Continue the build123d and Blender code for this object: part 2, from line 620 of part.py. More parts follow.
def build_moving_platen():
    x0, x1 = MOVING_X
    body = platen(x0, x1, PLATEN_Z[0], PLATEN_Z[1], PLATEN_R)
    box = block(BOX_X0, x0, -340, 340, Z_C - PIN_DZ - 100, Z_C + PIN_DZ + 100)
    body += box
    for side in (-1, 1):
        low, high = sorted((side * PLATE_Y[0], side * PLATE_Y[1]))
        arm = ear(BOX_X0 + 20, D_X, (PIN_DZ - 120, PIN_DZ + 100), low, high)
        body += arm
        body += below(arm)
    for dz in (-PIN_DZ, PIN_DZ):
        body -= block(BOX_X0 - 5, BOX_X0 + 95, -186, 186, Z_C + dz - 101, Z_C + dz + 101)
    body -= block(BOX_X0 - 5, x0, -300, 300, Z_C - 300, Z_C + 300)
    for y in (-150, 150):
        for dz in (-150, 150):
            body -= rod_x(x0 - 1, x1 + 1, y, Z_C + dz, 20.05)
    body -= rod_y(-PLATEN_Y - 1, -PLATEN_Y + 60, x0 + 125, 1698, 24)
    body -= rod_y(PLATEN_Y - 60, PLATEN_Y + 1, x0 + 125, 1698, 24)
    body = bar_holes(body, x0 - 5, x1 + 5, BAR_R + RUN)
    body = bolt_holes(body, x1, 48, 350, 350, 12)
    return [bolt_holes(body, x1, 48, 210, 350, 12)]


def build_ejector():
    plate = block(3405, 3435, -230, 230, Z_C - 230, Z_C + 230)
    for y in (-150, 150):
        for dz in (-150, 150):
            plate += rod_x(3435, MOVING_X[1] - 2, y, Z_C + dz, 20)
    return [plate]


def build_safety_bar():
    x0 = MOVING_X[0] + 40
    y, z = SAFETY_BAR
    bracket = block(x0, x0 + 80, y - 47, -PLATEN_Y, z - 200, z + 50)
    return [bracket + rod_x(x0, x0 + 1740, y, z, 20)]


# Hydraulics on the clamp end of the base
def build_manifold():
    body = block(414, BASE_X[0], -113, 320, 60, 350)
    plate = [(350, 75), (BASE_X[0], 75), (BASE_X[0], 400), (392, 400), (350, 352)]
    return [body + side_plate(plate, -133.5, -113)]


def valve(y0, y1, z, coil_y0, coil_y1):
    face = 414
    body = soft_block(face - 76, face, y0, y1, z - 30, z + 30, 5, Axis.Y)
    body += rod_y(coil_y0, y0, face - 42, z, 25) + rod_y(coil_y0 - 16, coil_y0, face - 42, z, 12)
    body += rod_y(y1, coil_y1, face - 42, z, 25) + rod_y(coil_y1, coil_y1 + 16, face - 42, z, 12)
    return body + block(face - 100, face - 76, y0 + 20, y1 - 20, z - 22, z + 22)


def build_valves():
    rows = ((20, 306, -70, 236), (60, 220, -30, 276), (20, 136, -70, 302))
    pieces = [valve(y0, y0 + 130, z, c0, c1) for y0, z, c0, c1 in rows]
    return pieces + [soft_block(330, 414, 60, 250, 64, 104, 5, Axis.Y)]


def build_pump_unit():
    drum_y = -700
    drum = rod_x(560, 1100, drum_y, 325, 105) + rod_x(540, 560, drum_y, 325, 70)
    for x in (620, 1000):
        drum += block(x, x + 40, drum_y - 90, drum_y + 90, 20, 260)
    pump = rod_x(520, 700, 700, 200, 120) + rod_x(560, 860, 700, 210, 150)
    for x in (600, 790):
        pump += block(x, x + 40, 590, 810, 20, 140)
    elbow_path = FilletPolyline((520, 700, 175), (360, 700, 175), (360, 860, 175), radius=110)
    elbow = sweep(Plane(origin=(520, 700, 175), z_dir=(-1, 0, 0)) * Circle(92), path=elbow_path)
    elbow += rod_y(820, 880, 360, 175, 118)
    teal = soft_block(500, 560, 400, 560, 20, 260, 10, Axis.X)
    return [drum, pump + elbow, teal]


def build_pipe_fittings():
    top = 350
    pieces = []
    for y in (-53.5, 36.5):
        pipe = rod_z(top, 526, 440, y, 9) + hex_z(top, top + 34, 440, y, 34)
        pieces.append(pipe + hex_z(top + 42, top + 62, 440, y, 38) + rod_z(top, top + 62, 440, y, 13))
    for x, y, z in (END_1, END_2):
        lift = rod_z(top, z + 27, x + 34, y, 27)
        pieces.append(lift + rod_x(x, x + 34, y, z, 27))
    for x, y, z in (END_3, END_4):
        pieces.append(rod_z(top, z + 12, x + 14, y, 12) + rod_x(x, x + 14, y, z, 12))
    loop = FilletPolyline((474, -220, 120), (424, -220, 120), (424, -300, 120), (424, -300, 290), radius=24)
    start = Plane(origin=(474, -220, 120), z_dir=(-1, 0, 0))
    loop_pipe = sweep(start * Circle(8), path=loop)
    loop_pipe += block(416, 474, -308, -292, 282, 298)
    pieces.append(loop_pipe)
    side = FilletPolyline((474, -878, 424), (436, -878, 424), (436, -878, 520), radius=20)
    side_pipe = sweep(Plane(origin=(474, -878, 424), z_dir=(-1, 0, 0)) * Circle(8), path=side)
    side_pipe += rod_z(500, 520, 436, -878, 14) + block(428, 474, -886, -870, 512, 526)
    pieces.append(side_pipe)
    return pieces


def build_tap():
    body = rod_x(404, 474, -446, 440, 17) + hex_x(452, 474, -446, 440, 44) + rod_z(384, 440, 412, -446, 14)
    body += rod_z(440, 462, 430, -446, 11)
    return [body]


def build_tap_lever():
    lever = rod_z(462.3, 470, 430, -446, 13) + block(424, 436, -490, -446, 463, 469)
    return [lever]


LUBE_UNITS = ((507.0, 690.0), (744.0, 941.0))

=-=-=

▸ GOAL
Reproduce the listing above word for word.

▸ SOLUTION
Continue the build123d and Blender code for this object: part 2, from line 620 of part.py. More parts follow.
def build_moving_platen():
    x0, x1 = MOVING_X
    body = platen(x0, x1, PLATEN_Z[0], PLATEN_Z[1], PLATEN_R)
    box = block(BOX_X0, x0, -340, 340, Z_C - PIN_DZ - 100, Z_C + PIN_DZ + 100)
    body += box
    for side in (-1, 1):
        low, high = sorted((side * PLATE_Y[0], side * PLATE_Y[1]))
        arm = ear(BOX_X0 + 20, D_X, (PIN_DZ - 120, PIN_DZ + 100), low, high)
        body += arm
        body += below(arm)
    for dz in (-PIN_DZ, PIN_DZ):
        body -= block(BOX_X0 - 5, BOX_X0 + 95, -186, 186, Z_C + dz - 101, Z_C + dz + 101)
    body -= block(BOX_X0 - 5, x0, -300, 300, Z_C - 300, Z_C + 300)
    for y in (-150, 150):
        for dz in (-150, 150):
            body -= rod_x(x0 - 1, x1 + 1, y, Z_C + dz, 20.05)
    body -= rod_y(-PLATEN_Y - 1, -PLATEN_Y + 60, x0 + 125, 1698, 24)
    body -= rod_y(PLATEN_Y - 60, PLATEN_Y + 1, x0 + 125, 1698, 24)
    body = bar_holes(body, x0 - 5, x1 + 5, BAR_R + RUN)
    body = bolt_holes(body, x1, 48, 350, 350, 12)
    return [bolt_holes(body, x1, 48, 210, 350, 12)]


def build_ejector():
    plate = block(3405, 3435, -230, 230, Z_C - 230, Z_C + 230)
    for y in (-150, 150):
        for dz in (-150, 150):
            plate += rod_x(3435, MOVING_X[1] - 2, y, Z_C + dz, 20)
    return [plate]


def build_safety_bar():
    x0 = MOVING_X[0] + 40
    y, z = SAFETY_BAR
    bracket = block(x0, x0 + 80, y - 47, -PLATEN_Y, z - 200, z + 50)
    return [bracket + rod_x(x0, x0 + 1740, y, z, 20)]


# Hydraulics on the clamp end of the base
def build_manifold():
    body = block(414, BASE_X[0], -113, 320, 60, 350)
    plate = [(350, 75), (BASE_X[0], 75), (BASE_X[0], 400), (392, 400), (350, 352)]
    return [body + side_plate(plate, -133.5, -113)]


def valve(y0, y1, z, coil_y0, coil_y1):
    face = 414
    body = soft_block(face - 76, face, y0, y1, z - 30, z + 30, 5, Axis.Y)
    body += rod_y(coil_y0, y0, face - 42, z, 25) + rod_y(coil_y0 - 16, coil_y0, face - 42, z, 12)
    body += rod_y(y1, coil_y1, face - 42, z, 25) + rod_y(coil_y1, coil_y1 + 16, face - 42, z, 12)
    return body + block(face - 100, face - 76, y0 + 20, y1 - 20, z - 22, z + 22)


def build_valves():
    rows = ((20, 306, -70, 236), (60, 220, -30, 276), (20, 136, -70, 302))
    pieces = [valve(y0, y0 + 130, z, c0, c1) for y0, z, c0, c1 in rows]
    return pieces + [soft_block(330, 414, 60, 250, 64, 104, 5, Axis.Y)]


def build_pump_unit():
    drum_y = -700
    drum = rod_x(560, 1100, drum_y, 325, 105) + rod_x(540, 560, drum_y, 325, 70)
    for x in (620, 1000):
        drum += block(x, x + 40, drum_y - 90, drum_y + 90, 20, 260)
    pump = rod_x(520, 700, 700, 200, 120) + rod_x(560, 860, 700, 210, 150)
    for x in (600, 790):
        pump += block(x, x + 40, 590, 810, 20, 140)
    elbow_path = FilletPolyline((520, 700, 175), (360, 700, 175), (360, 860, 175), radius=110)
    elbow = sweep(Plane(origin=(520, 700, 175), z_dir=(-1, 0, 0)) * Circle(92), path=elbow_path)
    elbow += rod_y(820, 880, 360, 175, 118)
    teal = soft_block(500, 560, 400, 560, 20, 260, 10, Axis.X)
    return [drum, pump + elbow, teal]


def build_pipe_fittings():
    top = 350
    pieces = []
    for y in (-53.5, 36.5):
        pipe = rod_z(top, 526, 440, y, 9) + hex_z(top, top + 34, 440, y, 34)
        pieces.append(pipe + hex_z(top + 42, top + 62, 440, y, 38) + rod_z(top, top + 62, 440, y, 13))
    for x, y, z in (END_1, END_2):
        lift = rod_z(top, z + 27, x + 34, y, 27)
        pieces.append(lift + rod_x(x, x + 34, y, z, 27))
    for x, y, z in (END_3, END_4):
        pieces.append(rod_z(top, z + 12, x + 14, y, 12) + rod_x(x, x + 14, y, z, 12))
    loop = FilletPolyline((474, -220, 120), (424, -220, 120), (424, -300, 120), (424, -300, 290), radius=24)
    start = Plane(origin=(474, -220, 120), z_dir=(-1, 0, 0))
    loop_pipe = sweep(start * Circle(8), path=loop)
    loop_pipe += block(416, 474, -308, -292, 282, 298)
    pieces.append(loop_pipe)
    side = FilletPolyline((474, -878, 424), (436, -878, 424), (436, -878, 520), radius=20)
    side_pipe = sweep(Plane(origin=(474, -878, 424), z_dir=(-1, 0, 0)) * Circle(8), path=side)
    side_pipe += rod_z(500, 520, 436, -878, 14) + block(428, 474, -886, -870, 512, 526)
    pieces.append(side_pipe)
    return pieces


def build_tap():
    body = rod_x(404, 474, -446, 440, 17) + hex_x(452, 474, -446, 440, 44) + rod_z(384, 440, 412, -446, 14)
    body += rod_z(440, 462, 430, -446, 11)
    return [body]


def build_tap_lever():
    lever = rod_z(462.3, 470, 430, -446, 13) + block(424, 436, -490, -446, 463, 469)
    return [lever]


LUBE_UNITS = ((507.0, 690.0), (744.0, 941.0))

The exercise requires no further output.